Info: The functionality presented here was introduced in opengen version 0.10.0a1. The API is still young and is likely to change in version 0.11.

After an OCP optimizer has been built, it can be called using the method solve(...). The main difference compared to the low-level interface is that the OCP optimizer accepts named parameters rather than a manually packed parameter vector.

For example, if the OCP declares the parameters x0, xref, q, and r, the optimizer can be called as

result = ocp_optimizer.solve(
    x0=[0.4, 0.2],
    xref=[0.0, 0.0],
    q=30.0,
    r=1.0,
)

Any parameter with a default value may be omitted. For example, if xref, q, and r have defaults, then the following is also valid:

result = ocp_optimizer.solve(x0=[0.4, 0.2])

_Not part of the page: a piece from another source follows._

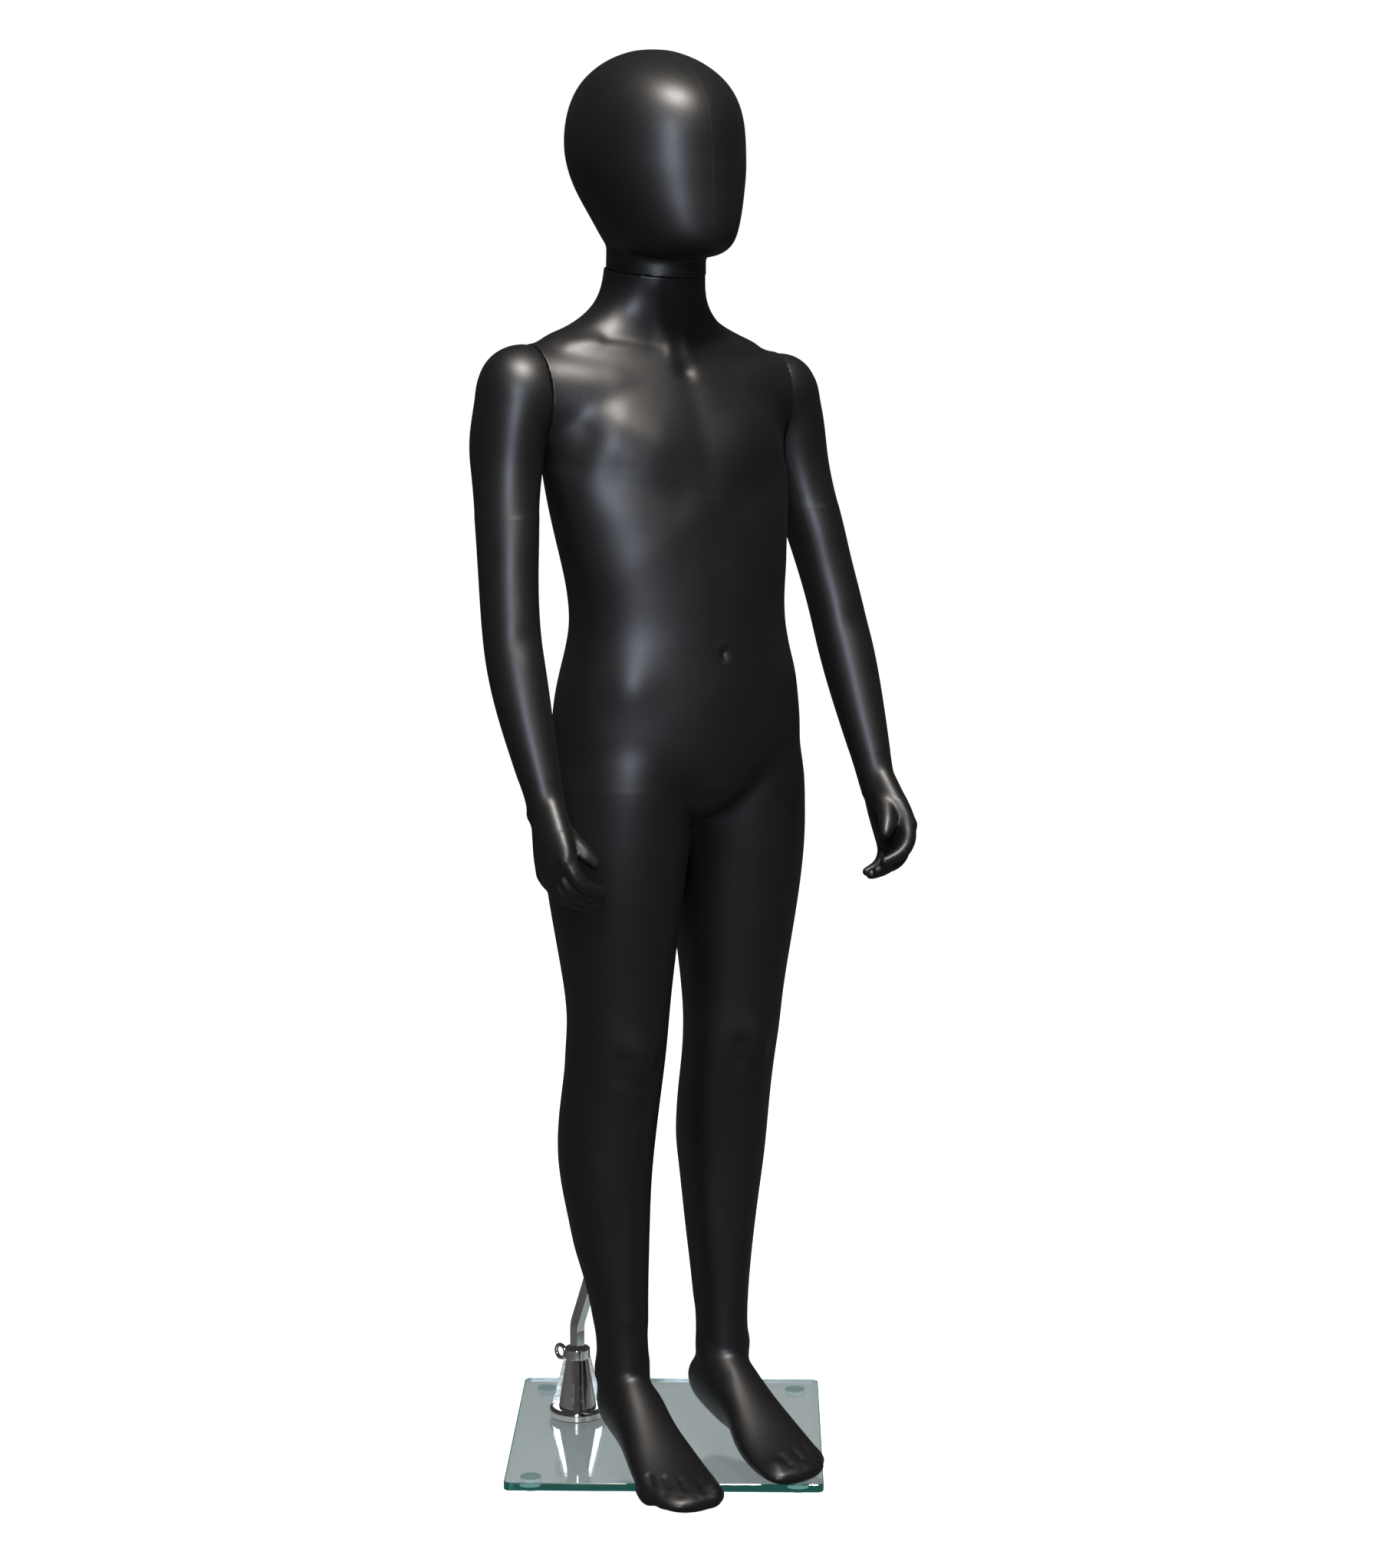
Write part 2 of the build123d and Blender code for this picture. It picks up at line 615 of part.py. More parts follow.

Optional warm-start information may also be provided:

result = ocp_optimizer.solve(
    x0=[0.4, 0.2],
    initial_guess=[0.0] * 20,
    initial_lagrange_multipliers=[0.0] * 5,
    initial_penalty=10.0,
)

Solution object

The method solve(...) returns an object of type OcpSolution. This object contains both the raw low-level solver status and OCP-oriented views such as the stage-wise inputs and the state trajectory.

The most commonly used fields are:

• result.inputs: sequence of optimal inputs
• result.states: sequence of states
• result.cost: value of the objective at the solution
• result.exit_status: solver exit status
• result.solve_time_ms: total solver time in milliseconds

Additional solver diagnostics are also available:

• result.penalty
• result.num_outer_iterations
• result.num_inner_iterations
• result.last_problem_norm_fpr
• result.f1_infeasibility
• result.f2_norm
• result.lagrange_multipliers

For convenience, the solution object can be printed directly:

print(result)

This displays a compact summary of the solution, including inputs, states, and solver diagnostics.

Direct bindings and TCP

The same high-level solve(...) interface is used regardless of whether the optimizer was built with direct Python bindings or with the TCP interface. When TCP is used, the underlying server is managed automatically by the generated optimizer wrapper.

When the optimizer is accessed over TCP, the server is started automatically the first time solve(...) is called and remains alive for subsequent calls. When you are done with the optimizer, you should stop the TCP server explicitly by calling:

ocp_optimizer.kill()

This has no effect for optimizers using direct Python bindings.

Reloading a generated optimizer

Generated OCP optimizers save a manifest automatically when they are built. They can later be reloaded without rebuilding:

optimizer = og.ocp.GeneratedOptimizer.load(
    "path/to/optimizer_manifest.json"
)

result = optimizer.solve(x0=[0.4, 0.2], xref=[0.0, 0.0])

This is useful when you want to reuse a previously generated solver across Python sessions.